A newly emerging architecture combines Kafka as the messaging system, driving streaming data from its origin to the operational data store; Spark as the model processor, drawing on the leading set of machine learning code libraries; then back to the operational data store, which drives analytics and application support.
Latencies disappear. In one recent case, a major US bank has moved to doing fraud detection “on the swipe,” collapsing fraud detection from an overnight, batch process into a one-second window, including data transmission time over the network. Machine learning models are deployed, run, and updated in real time. Credit card customers, merchants, and the system as a whole benefit from greatly reduced chargebacks and lost sales.

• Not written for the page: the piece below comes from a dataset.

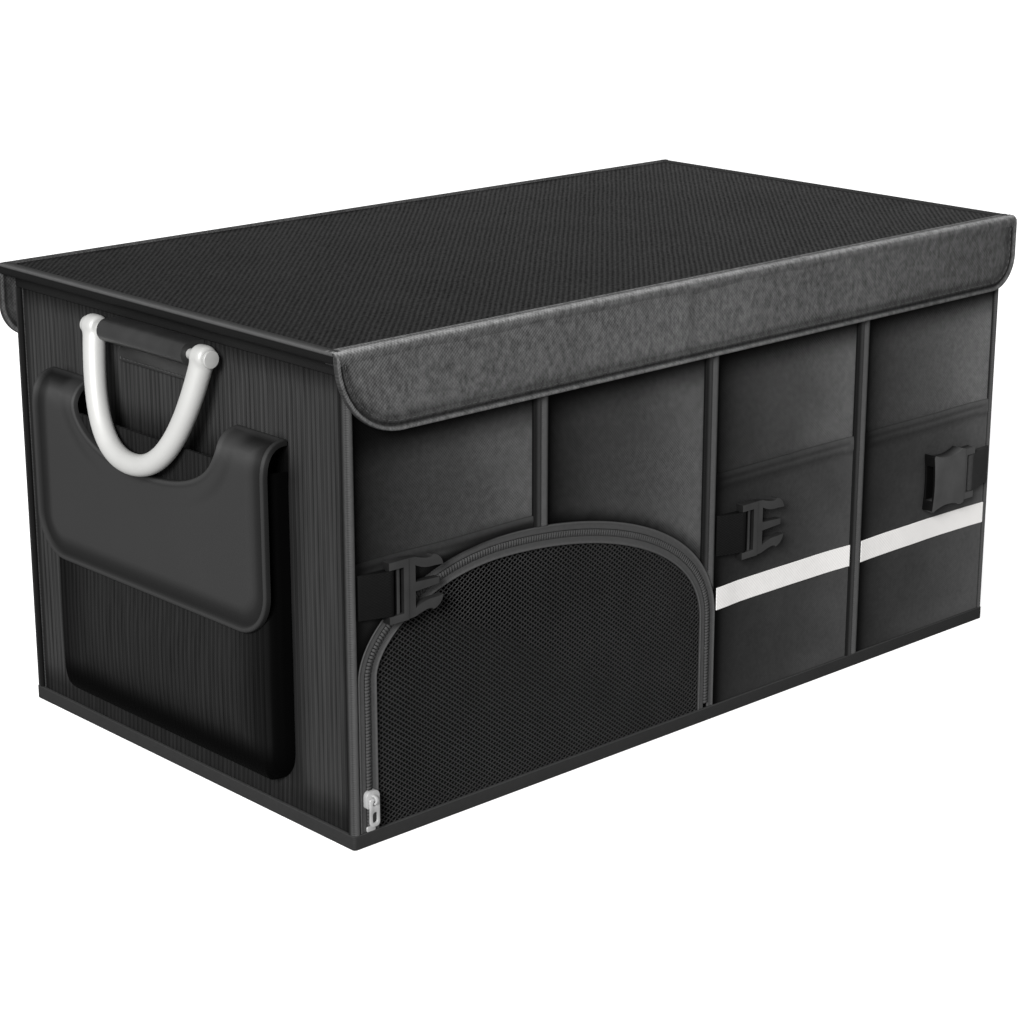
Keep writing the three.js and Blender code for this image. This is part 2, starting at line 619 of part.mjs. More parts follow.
// A waisted housing, hollow towards its mouth
function femaleHalf() {
  const half = femaleHeight / 2;
  const waist = half - femaleWaist;
  const mouth = femaleLength - buckleBarRadius;
  const middle = (femaleSlotEnd + mouth) / 2;
  const shell = new THREE.Shape();
  shell.moveTo(femaleSlotEnd - buckleJoin, half - 1);
  shell.lineTo(femaleSlotEnd - buckleJoin, 1 - half);
  shell.lineTo(femaleSlotEnd + femaleLip, -half);
  shell.quadraticCurveTo(middle, -waist, mouth - 1, -half);
  shell.lineTo(mouth, 1 - half);
  shell.quadraticCurveTo(mouth - femaleLip, 0, mouth, half - 1);
  shell.lineTo(mouth - 1, half);
  shell.quadraticCurveTo(middle, waist, femaleSlotEnd + femaleLip, half);
  const body = prism(shell, 'front', -femaleThickness / 2, femaleThickness / 2);
  const hollow = femaleThickness / 2 - femaleWall;
  const cavity = prism(rectangle(femaleSlotEnd + femaleCavityFrom, femaleWall - waist, 2 * femaleLength,
    waist - femaleWall), 'front', -hollow, hollow);
  return buckleFrame(femaleHeight - 4, femaleThickness - 2, femaleSlotEnd).add(body).subtract(cavity);
}

function buildBuckles() {
  const barY = -(bodyWidth / 2 + buckleStandOff);
  const seat = wallY + 2 * clearance + pocketThickness + hemProud;
  const tabs = [
    ['buckle_male_1', 'webbing_tab_1', maleHalf, maleOneAt, 1, left + cornerFrontLeg + clearance],
    ['buckle_male_2', 'webbing_tab_2', maleHalf, maleTwoAt, 1, seamXs[1] + seamWidth / 2 + clearance],
    ['buckle_female', 'webbing_tab_3', femaleHalf, femaleAt, -1, -left - cornerFrontLeg - clearance],
  ];
  for (const [name, tabName, half, [u, v], side, seamX] of tabs) {
    const holder = new THREE.Group();
    holder.position.set(left + u, barY, v);
    organizer.add(holder);
    const reach = Math.abs(left + u - seamX);
    const turn = (solid) => (side > 0 ? solid : solid.rotate([0, 180, 0]));
    piece(name, turn(half()), blackPlastic, holder);
    piece(tabName, turn(webbingTab(reach, -barY - seat)), bindingTape, holder);
  }
}

// One end: pocket, flap with a scooped top, and the bail handle on its rod; the other end is turned round
function flapBand(inner, outer) {
  const start = clearance + flapThickness / 2;
  const curve = new THREE.QuadraticBezierCurve(
    point(start, endFlap.top - flapThickness / 2), point(endFlapOffset, endFlap.top - flapThickness / 2),
    point(endFlapOffset, endFlap.top - endFlapShoulder));
  const spine = [...curve.getPoints(7), point(endFlapOffset, endFlap.bottom - endFlapShoulder)];
  spine.unshift(point(clearance, spine[0].y));
  const side = (distance) => spine.map((here, index) => {
    const before = spine[Math.max(index - 1, 0)];
    const after = spine[Math.min(index + 1, spine.length - 1)];
    const along = after.clone().sub(before).normalize();
    return point(here.x - along.y * distance, here.y + along.x * distance);
  });
  const band = [...side(outer), ...side(inner).reverse()].map((p) => point(-wallX - p.x, p.y));
  return prism(band, 'front', -bodyWidth, bodyWidth);
}

function flapOutline() {
  const { centre, halfWidth, bottom, top, corner } = endFlap;
  const frame = roundedRectangle(centre - halfWidth, bottom, centre + halfWidth, top, [corner, corner, 0, 0], 6);
  const bay = new THREE.CubicBezierCurve(
    point(centre + scoop.halfWidth, scoop.knee),
    point(centre + scoop.halfWidth * scoop.flank, scoop.bottom + scoop.flankRise),
    point(centre + scoop.halfWidth * scoop.floor, scoop.bottom), point(centre, scoop.bottom)).getPoints(8);
  const other = bay.slice(0, -1).reverse().map((p) => point(2 * centre - p.x, p.y));
  const notch = [point(centre + scoop.halfWidth, top), ...bay, ...other, point(centre - scoop.halfWidth, top)];
  return [...frame.slice(0, -1), ...notch, frame.at(-1)];
}

function endPocketShell() {
  const { centre, halfWidth, gusset, bottom, gussetBottom, top } = endPocket;
  const outline = (grow, low, high, inset) => roundedRectangle(
    centre - halfWidth - grow + inset, low + inset, centre + halfWidth + grow - inset, high,
    [endPocketCorner, endPocketCorner, 0, 0], 5);
  const face = -wallX - endPocketDepth;
  const outer = loft(outline(gusset, bottom - gussetBottom, top, 0), -wallX - clearance,
    outline(0, bottom, top, 0), face);
  const inner = loft(outline(gusset, bottom - gussetBottom, bodyHeight, endPocketWall), -wallX + clearance,
    outline(0, bottom, bodyHeight, endPocketWall), face + endPocketWall);
  return outer.subtract(inner);
}

function bailSolid() {
  const leg = [
    new THREE.Vector3(0, handleHalfSpan, 0), new THREE.Vector3(0, handleKnee[0], -handleKnee[1]),
    new THREE.Vector3(0, handleFoot, -handleLength), new THREE.Vector3(0, 0, -handleLength)];
  const across = leg.map((p) => new THREE.Vector3(0, -p.y, p.z)).reverse();
  const path = new THREE.CurvePath();
  path.add(new THREE.CubicBezierCurve3(...leg));
  path.add(new THREE.CubicBezierCurve3(...across));
  const section = new THREE.Shape(new THREE.EllipseCurve(0, 0, handleTube, handleTube).getPoints(12).slice(0, -1));
  const tube = solidOf(new THREE.ExtrudeGeometry(section, { steps: 30, extrudePath: path, curveSegments: 12 }));
  const reach = 2 * eyeHalfWidth;
  const eyes = [-1, 1].map((side) => cylinder(eyeRadius, reach, 'y', 20).translate([0, side * handleHalfSpan, 0]));
  const hole = cylinder(rodRadius + clearance, 4 * handleHalfSpan, 'y', 16);
  const roof = cylinder(eyeRadius, 4 * handleHalfSpan, 'y', 20);
  const slice = (from, to) => prism(rectangle(-eyeRadius * 2, from, eyeRadius * 2, to), 'plan', -eyeRadius, eyeRadius);
  const legs = tube.subtract(roof.subtract(slice(-handleHalfSpan - eyeHalfWidth, -handleHalfSpan + eyeHalfWidth))
    .subtract(slice(handleHalfSpan - eyeHalfWidth, handleHalfSpan + eyeHalfWidth)));
  return legs.add(eyes[0]).add(eyes[1]).subtract(hole);
}

function sleeveSolid() {
  const wallGap = handleStandOff - clearance;
  const length = 2 * sleeveHalfLength;
  const pad = prism(rectangle(0, -sleeveRadius, wallGap, sleeveRadius), 'front', -sleeveHalfLength, sleeveHalfLength);
  const patch = prism(rectangle(wallGap - patchThickness, -patchDrop, wallGap, sleeveRadius),
    'front', -sleeveHalfLength, sleeveHalfLength);
  return cylinder(sleeveRadius, length, 'y', 24).add(pad).add(patch)
    .subtract(cylinder(rodRadius + clearance, 2 * length, 'y', 16));
}

function rodSolid() {
  const reach = handleHalfSpan + eyeHalfWidth + clearance;
  const head = [-1, 1].map((side) =>
    cylinder(rodHeadRadius, rodHead, 'y', 20).translate([0, side * (reach + rodHead / 2), 0]));
  return cylinder(rodRadius, 2 * reach + rodHead, 'y', 16).add(head[0]).add(head[1]);
}

function buildEnd(side, turned) {
  const end = new THREE.Group();
  end.rotation.z = turned ? Math.PI : 0;
  organizer.add(end);
  piece(`${side}_end_pocket`, endPocketShell(), darkCloth, end);

  const outline = flapOutline();
  const cut = (inset) => prism(offsetOutline(outline, -inset), 'end', -bodyLength, 0);
  const half = flapThickness / 2;
  piece(`${side}_pocket_flap`, flapBand(-half, half).intersect(cut(flapBindingEdge + clearance)), flapCloth, end);
  const edge = flapBand(-half, half + flapBead).intersect(cut(0).subtract(cut(flapBindingWidth)))
    .subtract(flapBand(-half - clearance, half + clearance).intersect(cut(flapBindingEdge)));
  piece(`${side}_pocket_flap_binding`, edge, bindingTape, end);

  const hanger = new THREE.Group();
  hanger.position.set(-wallX - handleStandOff, handleCentre, handleHeight);
  end.add(hanger);
  piece(`${side}_handle_rod`, rodSolid(), silverMetal, hanger);
  piece(`${side}_handle_sleeve`, sleeveSolid(), sleeveSkin, hanger);
  const bail = piece(`${side}_handle_bail`, bailSolid(), handlePlastic, hanger);
  bail.rotation.y = THREE.MathUtils.degToRad(handleTilt);
}

buildWalls();
buildBottom();
buildBindings();
buildLid();
buildLidFlap('lid_front_flap', -1);
buildLidFlap('lid_rear_flap', 1);
buildMeshDoor();
buildZip();
buildFrontPockets();
buildBuckles();
buildEnd('left', false);
buildEnd('right', true);

export default organizer;
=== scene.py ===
# Folding boot organizer: cloth over board, sewn bindings, a zipped net door and a bail handle on each end.
# Sizes are in millimetres until makeObject turns them into metres. Front is -Y, the left end is -X.
import math

import bmesh
import bpy
import numpy as np
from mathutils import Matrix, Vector
from mathutils.geometry import delaunay_2d_cdt


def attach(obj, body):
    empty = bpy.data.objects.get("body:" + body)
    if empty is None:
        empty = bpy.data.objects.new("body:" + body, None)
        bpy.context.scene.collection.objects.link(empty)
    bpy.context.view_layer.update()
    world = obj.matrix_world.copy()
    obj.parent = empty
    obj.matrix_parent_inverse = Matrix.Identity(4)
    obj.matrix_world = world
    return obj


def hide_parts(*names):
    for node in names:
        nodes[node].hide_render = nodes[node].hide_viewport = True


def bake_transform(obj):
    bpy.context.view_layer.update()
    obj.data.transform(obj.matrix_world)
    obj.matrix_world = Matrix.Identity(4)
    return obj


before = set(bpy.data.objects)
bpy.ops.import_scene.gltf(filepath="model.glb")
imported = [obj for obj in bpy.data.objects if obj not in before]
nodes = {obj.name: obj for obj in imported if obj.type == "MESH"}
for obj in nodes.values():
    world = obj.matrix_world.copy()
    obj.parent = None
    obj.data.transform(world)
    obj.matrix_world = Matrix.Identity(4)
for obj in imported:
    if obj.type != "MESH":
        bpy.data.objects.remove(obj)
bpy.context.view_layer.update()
print("frame loaded:", len(nodes), "nodes")

box = {
    "halfLength": 275.0, "halfWidth": 155.0,
    "wallX": 272.5, "wallY": 152.5, "wallThickness": 4.0, "wallBottom": 3.0, "wallTop": 265.9,
    "bindingBottom": 8.3, "bindingTop": 259.9,
    "seams": (-137.5, 0.0, 137.5), "seamHalf": 5.5, "cornerLeg": 5.0,
}


# Meshes.
def linked(name, data):
    result = bpy.data.objects.new(name, data)
    bpy.context.collection.objects.link(result)
    return result


def reworked(mesh, *changes):
    work = bmesh.new()
    work.from_mesh(mesh)
    for change in changes:
        change(work)
    work.to_mesh(mesh)
    work.free()


def makeObject(name, form, material, smoothAngle=38):
    vertices, faces, shade = form
    mesh = bpy.data.meshes.new(name)
    mesh.from_pydata((np.asarray(vertices, dtype=float) * 0.001).tolist(), [], [list(face) for face in faces])
    reworked(mesh, lambda work: bmesh.ops.recalc_face_normals(work, faces=work.faces),
             lambda work: smoothByAngle(work, smoothAngle))
    if shade is not None:
        paintShade(mesh, shade)
    mesh.materials.append(material)
    return linked(name, mesh)


def paintShade(mesh, shade):
    # painted shade and painted light: how much darker (to -1) or lighter than its finish the cloth is at each vertex,
    # standing in for shadows, shade in the folds and highlights
    layer = mesh.attributes.new("shade", "FLOAT", "POINT")
    layer.data.foreach_set("value", np.asarray(shade, dtype=np.float32))


def smoothByAngle(work, smoothAngle):
    limit = math.radians(smoothAngle)
    for face in work.faces:
        face.smooth = True
    for edge in work.edges:
        edge.smooth = len(edge.link_faces) == 2 and edge.calc_face_angle(0.0) < limit


def settle(piece, body, slotName, *replaced):
    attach(piece, body)
    if replaced:
        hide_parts(*replaced)
    return piece


def addPiece(name, form, material, body, slotName, *replaced, smoothAngle=38):
    return settle(makeObject(name, form, material, smoothAngle), body, slotName, *replaced)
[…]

Wealth management, regulatory compliance, and portfolio optimization are additional financial services disciplines that work differently – and far better – when services can be delivered in real time.
In a seemingly short time, the use of real-time data to make operational decisions and deliver enhanced customer services has moved from an occasionally used, value-added option to a competitive necessity.
The extensive data infrastructure possessed by incumbent financial services institutions, so long a source of competitive advantage, can now be an impediment in meeting customer expectations, including the deployment of machine learning and AI. Fortunately, a new, proven model is emerging that supports a move to real-time data processing, including the use of machine learning models.
Financial services institutions now have the opportunity to combine their institutional heft with the latest technologies, delivering the latest and greatest services cost-effectively. This also opens the door for these institutions to move to the offensive, pioneering a new wave of services that can’t be matched by competitors.